I have seen a few Youtube videos already made, some people are sending in their stories to local newspapers or television stations.
I've also seen a few Facebook "notes" that some parents have written and in them, they include wonderful pictures of their children. It's great to see such proud parents.
What is your hope for the day of AUA?
The AUA campaign has 2 goals, relating to each other. The first is that the entire Autism Community can come together for one day to all agree and all share the same message at the same time. The second is to share that message to tell the world that awareness is not enough, that we want Autism Understanding and Acceptance.
Hopefully if the media and governments around the world see that we can all be a strong and united voice, they'll begin to see just how large and powerful we really are. If that happens, they'll have to stop ignoring our needs for better funding and support.
If we're lucky, we'll also educate those people that are willing to listen and be informed and if that should happen, then there will be more programs, more teachers willing to have patience with "trouble" children, more employers willing to hire and find suitable jobs for adults, more manufacturers willing to make better sensory safe products and less harmful foods.
If people cannot only understand but accept that these needs exist, that these people need their acceptance in order to live confidently and independently, the world will be much more accessible to more people with Autism.
This is first year of AUA. Do you think it will continue next year?
Yes I do. I've learned a lot from this first year and had many great ideas brought to me from some companies as well as individuals just wanting to make it better.
There will be much more structure, much more information and a clearer purpose with detailed goals.
This, being the first year, and by its very nature, is very obscure. People aren't really sure what is required of them or what the outcome will be and to be honest, neither was I in the beginning. But now it has gone so well and everyone has been so very supportive, we can continue further with much bigger and better plans.
What is your long term hope for AUA?
One day, I'd like to see people stop fighting. Not stop arguing, but stop fighting. I'd like for the people to realize that we are all a part of one community, advocating for the same things. The AUA may simply be a goal to bring people together for just one message on just one day but I think that's a good first step.
I'd also like to see charities and organizations working more closely together, sharing resources and findings so that far more advances can be made than any one of them could ever achieve on their own.
On the home front, I'd like to be able to tell a stranger that my child has Autism and not have them say "oh, that's too bad" or worse yet, ask me "what is that exactly?"
I'd like for people to stop judging a child and their mother at a grocery store when the child has a meltdown due to sensory overload... not because the world is a better place but simply because those people have a little more understanding a lot more acceptance.
Please say anything else you’d like about AUA, autism or your family.
If you read a letter from someone this April 2nd, Autism Awareness Day, telling you that awareness is not enough, please read it through. It is written by someone that is reaching out to you with their most personal feelings and needs.

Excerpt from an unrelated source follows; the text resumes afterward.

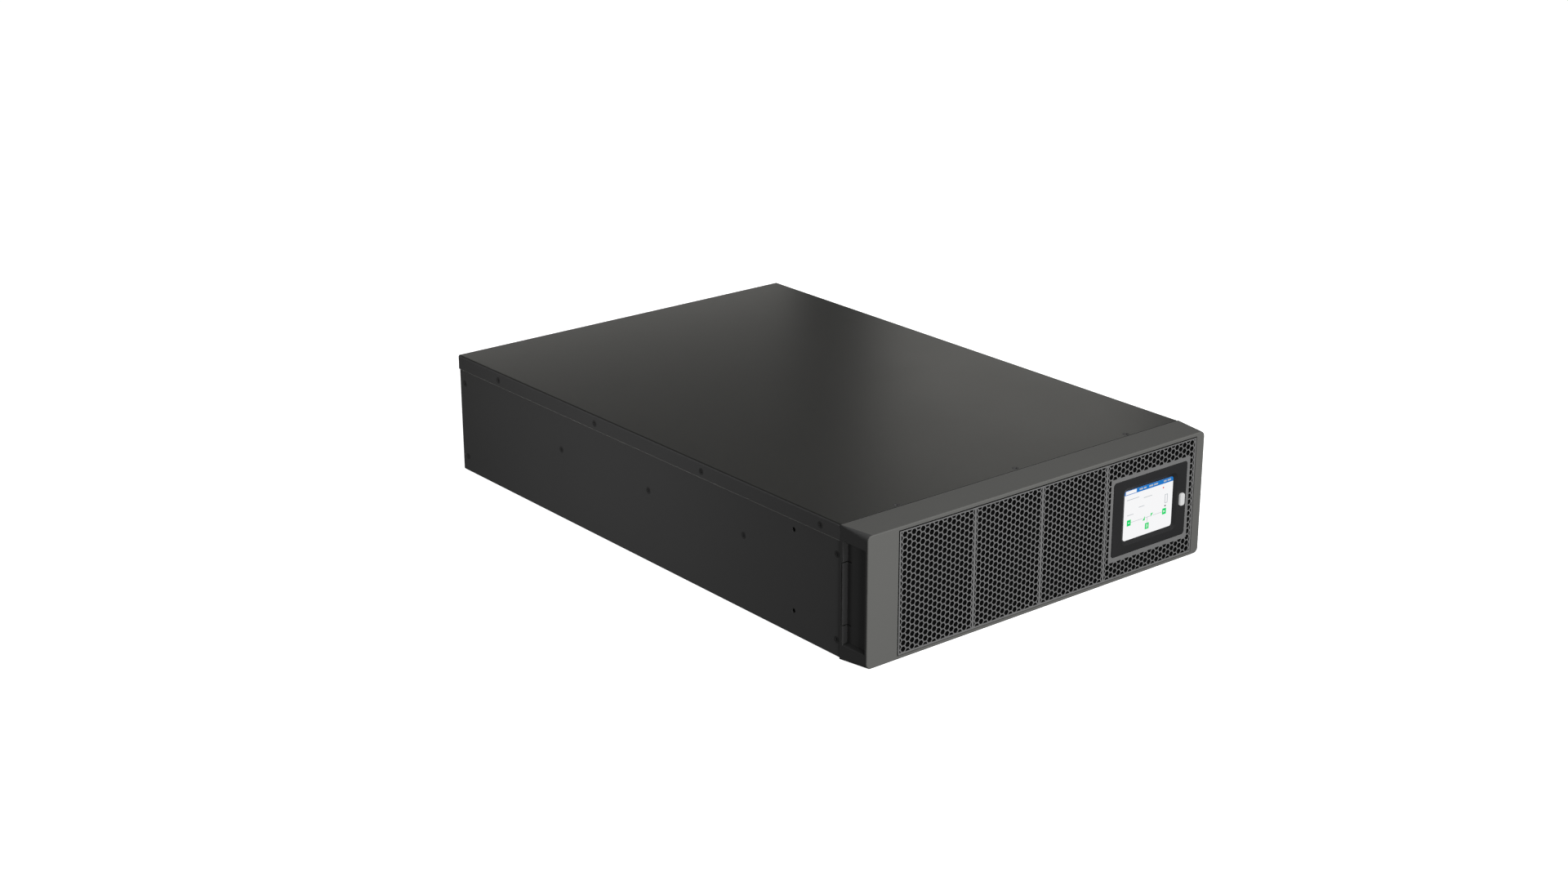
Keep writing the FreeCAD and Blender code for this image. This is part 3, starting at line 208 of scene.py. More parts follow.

Every letter is different. Every letter is unique. The only way you can truly know what Autism really is, is by reading the stories of those affected by it. Only then can you truly know just how wide of a spectrum the symptoms and severity levels can truly be.
If thousands of people share their stories, only then can you begin to see just how unique each and every person with Autism truly is... and only then can you see just how similarly they all feel as though they don't fit in due to lack of understanding and acceptance from everyone else.
Autism is not a disease. Autism is not something to be feared. For some people with Autism, a little understanding and acceptance can mean the difference between never leaving home and having a fully independent life.